◆ Problem requirements
Reproduce all lines of the listing below in which the word "names" occurs.
::::::::
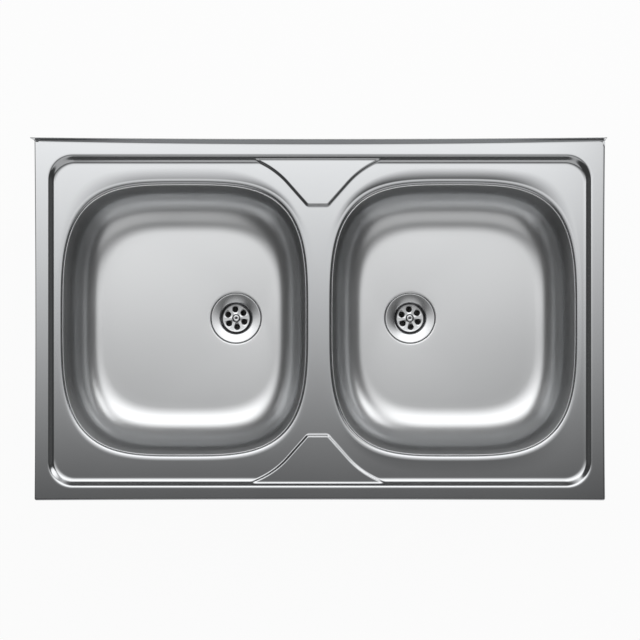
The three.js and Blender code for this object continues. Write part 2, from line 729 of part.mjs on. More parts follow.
// A bracket on the right-hand side: a tongue over the flange and a slotted leg below it.
function bracket() {
  const seat = SKIRT_BOTTOM + SHEET + GAP;
  const legInner = BRACKET_FACE_X - BRACKET_SHEET;
  const section = new THREE.Shape([
    new THREE.Vector2(BRACKET_TONGUE_END_X, seat),
    new THREE.Vector2(BRACKET_TONGUE_END_X, seat + BRACKET_SHEET),
    new THREE.Vector2(legInner + 1, seat + BRACKET_SHEET),
    new THREE.Vector2(legInner, seat + BRACKET_SHEET - 1),
    new THREE.Vector2(legInner, seat - BRACKET_DROP),
    new THREE.Vector2(BRACKET_FACE_X, seat - BRACKET_DROP),
    new THREE.Vector2(BRACKET_FACE_X, seat),
  ]);
  const angle = new THREE.ExtrudeGeometry(section, { depth: BRACKET_WIDTH, bevelEnabled: false });
  angle.translate(0, 0, -BRACKET_WIDTH / 2).rotateX(Math.PI / 2);
  const half = (BRACKET_SLOT_LENGTH - BRACKET_SLOT_WIDTH) / 2;
  const slotShape = new THREE.Shape();
  slotShape.absarc(half, 0, BRACKET_SLOT_WIDTH / 2, -Math.PI / 2, Math.PI / 2);
  slotShape.absarc(-half, 0, BRACKET_SLOT_WIDTH / 2, Math.PI / 2, 1.5 * Math.PI);
  const slot = new THREE.ExtrudeGeometry(slotShape, { depth: 10, bevelEnabled: false, curveSegments: 6 });
  slot.translate(0, 0, -5).rotateZ(radians(BRACKET_SLOT_DEGREES));
  slot.rotateY(Math.PI / 2).rotateX(Math.PI / 2).translate(BRACKET_FACE_X, 0, woodScrewHeight());
  return toGeometry(toSolid(angle).subtract(toSolid(slot)));
}

function woodScrewHeight() {
  return SKIRT_BOTTOM - BRACKET_DROP / 2;
}

// A chipboard screw that points outwards, with its head on the bracket's inner side.
function woodScrew() {
  const pan = WOOD_SCREW_HEAD_HEIGHT;
  const section = [
    [0, -pan],
    [WOOD_SCREW_HEAD_RADIUS * 0.6, -pan],
    [WOOD_SCREW_HEAD_RADIUS, -pan * 0.4],
    [WOOD_SCREW_HEAD_RADIUS, 0],
    [WOOD_SCREW_RADIUS, 0],
    [WOOD_SCREW_RADIUS, WOOD_SCREW_LENGTH - 3],
    [0, WOOD_SCREW_LENGTH],
  ];
  return turned(section, SMALL_ROUND_STEPS).rotateY(Math.PI / 2);
}

// ---------------------------------------------------------------- assembly

const sink = new THREE.Group();

function addPiece(parent, name, geometry, material) {
  geometry.computeVertexNormals();
  const mesh = new THREE.Mesh(geometry, material);
  mesh.name = name;
  parent.add(mesh);
  return mesh;
}

addPiece(sink, "deck", deck(), MATERIALS.deckSteel);

for (const side of ["left", "right"]) {
  addPiece(sink, `${side}_bowl`, bowl(side), MATERIALS.bowlSteel);

  const outlet = new THREE.Group();
  outlet.position.set(DRAIN_CENTRES_X[side], DRAIN_CENTRE_Y, 0);
  sink.add(outlet);
  addPiece(outlet, `${side}_flange_seal`, flangeSeal(), MATERIALS.blackRubber);
  addPiece(outlet, `${side}_strainer_flange`, strainerFlange(), MATERIALS.strainerSteel);
  addPiece(outlet, `${side}_strainer_screw`, strainerScrew(), MATERIALS.strainerSteel);
  addPiece(outlet, `${side}_lower_seal`, lowerSeal(), MATERIALS.blackRubber);
  addPiece(outlet, `${side}_waste_body`, wasteBody(), MATERIALS.blackPlastic);
  addPiece(outlet, `${side}_insert_nut`, insertNut(), MATERIALS.brass);

  const outwards = side === "left" ? -1 : 1;
  const pad = addPiece(sink, `${side}_sound_pad`, soundPad(), MATERIALS.bitumenPad);
  const padTop = FLOOR_DRAIN_Z - SHEET - GAP;
  const floorRun = OPENING_HALF_X - BLEND_WIDTH_X - RECESS_RADIUS;
  const floorPitch = Math.atan((FLOOR_EDGE_Z - FLOOR_DRAIN_Z) / floorRun) / 2;
  pad.position.set(
    DRAIN_CENTRES_X[side] + outwards * PAD_DISTANCE_FROM_DRAIN,
    DRAIN_CENTRE_Y,
    padTop - PAD_THICKNESS,
  );
  pad.rotation.y = -outwards * floorPitch;

  for (const [end, signY] of [["front", -1], ["back", 1]]) {
    const corner = new THREE.Group();
    corner.position.y = signY * BRACKET_Y;
    corner.rotation.z = side === "left" ? Math.PI : 0;
    sink.add(corner);
    addPiece(corner, `bracket_${end}_${side}`, bracket(), MATERIALS.zincSteel);
    const screw = addPiece(corner, `bracket_screw_${end}_${side}`, woodScrew(), MATERIALS.zincSteel);
    screw.position.set(BRACKET_FACE_X - BRACKET_SHEET - GAP, 0, woodScrewHeight());
  }
}

export default sink;
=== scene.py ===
from math import atan, atan2, copysign, cos, inf, pi, radians, sin, sqrt, tan

import bmesh
import bpy
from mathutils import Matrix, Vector


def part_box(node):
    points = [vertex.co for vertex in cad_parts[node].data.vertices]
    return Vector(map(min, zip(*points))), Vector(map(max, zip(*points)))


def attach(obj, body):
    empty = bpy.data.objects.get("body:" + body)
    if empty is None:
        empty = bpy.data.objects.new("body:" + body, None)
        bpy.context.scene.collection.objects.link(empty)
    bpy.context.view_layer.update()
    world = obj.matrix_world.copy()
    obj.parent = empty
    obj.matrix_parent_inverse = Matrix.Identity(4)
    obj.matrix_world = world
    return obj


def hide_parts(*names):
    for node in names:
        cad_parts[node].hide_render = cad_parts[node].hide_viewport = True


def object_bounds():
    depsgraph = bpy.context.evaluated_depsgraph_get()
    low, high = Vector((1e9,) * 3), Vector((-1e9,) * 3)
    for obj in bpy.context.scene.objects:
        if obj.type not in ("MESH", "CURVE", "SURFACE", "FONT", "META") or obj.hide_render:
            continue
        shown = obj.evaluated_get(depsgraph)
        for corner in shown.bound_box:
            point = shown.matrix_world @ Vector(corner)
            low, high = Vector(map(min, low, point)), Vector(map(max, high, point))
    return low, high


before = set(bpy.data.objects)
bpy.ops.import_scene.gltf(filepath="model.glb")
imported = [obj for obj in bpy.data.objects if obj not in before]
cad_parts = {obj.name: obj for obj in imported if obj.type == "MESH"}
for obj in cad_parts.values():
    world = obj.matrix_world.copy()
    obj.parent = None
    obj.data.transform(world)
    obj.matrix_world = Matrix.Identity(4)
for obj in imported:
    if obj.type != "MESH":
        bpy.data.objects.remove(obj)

CAD_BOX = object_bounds()

# Sizes are in millimetres, as on a drawing, and become metres where meshes are made.
# +X runs to the right, +Y to the wall behind the sink, +Z up.
MM = 0.001
CORNERS = [(1, 1), (-1, 1), (-1, -1), (1, -1)]  # signs of X and Y, anticlockwise

# Sheet metal
SHEET = 0.8
GUARD = 1.6  # flat strip kept beside every curved stretch, so that flats shade flat

# Rim
RIM_HALF_X = 400
RIM_HALF_Y = 252.5
RIM_HEIGHT = 6.5
RIM_CORNER_RADIUS = 3
BACK_CORNER_RADIUS = 1.9
RIM_RUN = 0.4  # share of a corner's fan on either side of its arc
SIDE_BOW = 1.2
FRONT_BOW = 1
BACK_BOW = 4.5

# Edges turned down at the front and sides, and up at the back
EDGE_BEND = 1.6
SKIRT_BOTTOM = -21.5
FLANGE_WIDTH = 14
UPSTAND_HEIGHT = 14
UPSTAND_LEAN = 3
UPSTAND_BOW = 2.2
UPSTAND_LEFT_EAR = 4.5
UPSTAND_RIGHT_EAR = 1.5

# Step from the rim down to the deck: half length, half depth and corner radius
STEP_OUTER = (382, 234, 35)
STEP_INNER = (370.6, 219.9, 28)
STEP_CENTRE_Y = -1
STEP_HOLLOW = 0.45
STEP_ROUND = 0.25

# Raised ledges in the middle of the back and the front
LEDGE_HEIGHT = 2.5
LEDGE_CENTRE_X = -2.8
LEDGE_END_Y = 159
LEDGE_CORNER_RADIUS = 7
LEDGE_FLANK = radians(48.5)
LEDGE_SWEEP_START = Vector((43.9, 191.1))
LEDGE_SWEEP_RADIUS = 118
LEDGE_WIDE_Y = 228
LEDGE_FLANK_WIDTH = 5
LEDGE_FLANK_ROUND = 0.35
LEDGE_STEP_BLEND = 0.9
LEDGE_GUARD = 0.8
LEDGE_BORDER_Y = 150
LEDGE_MARGIN = 9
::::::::
◆ Result
def hide_parts(*names):
    for node in names:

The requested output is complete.